The judge here also referred to few other cases to support back tribunal decision of dismissing appeal as in case of “Comr of Income Tax, United and Central Provinces v Badridas Ramrai Shop (1937) 64 LR Ind App 102” judge put the view forward that work of commissioner will involve some guesswork which is fine as far as it is honest work. Secondly in the case of “Argosy Co Ltd v Inland Revenue Comr  1 WLR 514” the judge also said it is necessary that commissioners work will involve guesses but it must be made to best of commissioners judgment considering the material available to him.
4.4 Decision: – Therefore by citing these cases and relevant statutory provision judge decided that commissioners fully acted within their rights of section s.31 and the tribunal decision as to reducing the assessment to take account of pilferage did not invalidate the assessment. Overall this case clearly backs the customs decision in case of WHS assessment that it was made to their best judgment and that they were within their rights/powers to impose such liability on them.
5. HMRC Manuals Theses manuals are mainly produced for the guidance of HMRC staff to guide them in making correct vat assessments. They set out the basic record keeping and accounting requirements that a trader is expected to comply with. These manuals back the decision of the commissioners to the assessment of WH Smith who not only failed to maintain the record of the missing the cash form the till but also didn’t comply with legal obligation to supply all the relevant material to the commissioners.

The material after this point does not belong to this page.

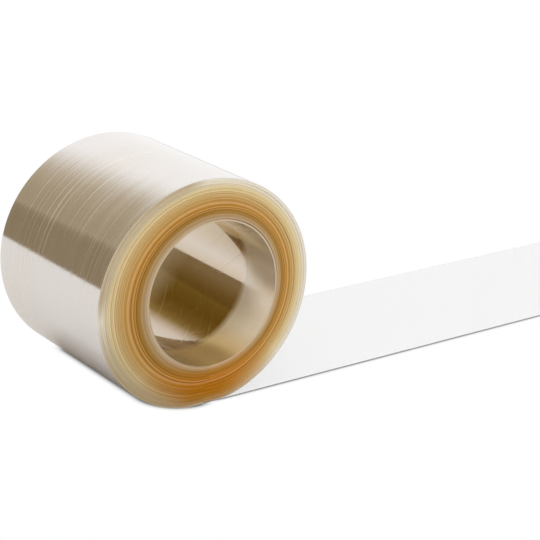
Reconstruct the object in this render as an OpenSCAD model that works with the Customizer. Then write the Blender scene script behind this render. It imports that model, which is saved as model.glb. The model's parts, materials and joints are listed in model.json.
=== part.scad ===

Here it is crucial to highlight the relevant manuals relating to commissioners power of making assessment of pre till cash theft. The manuals relating to this issue are “V1-24B: Officers powers”, this provides the officers assurance of their legal powers and obligations e.g. when the records are not kept accurately due to pre till cash theft etc. Secondly the manual “V1-24A: Traders Records” makes it a legal obligation for the retailers to keep and maintain their records for the tax liability assessment. These manuals can be found in the HMRC’s VAT guidance for commissioners.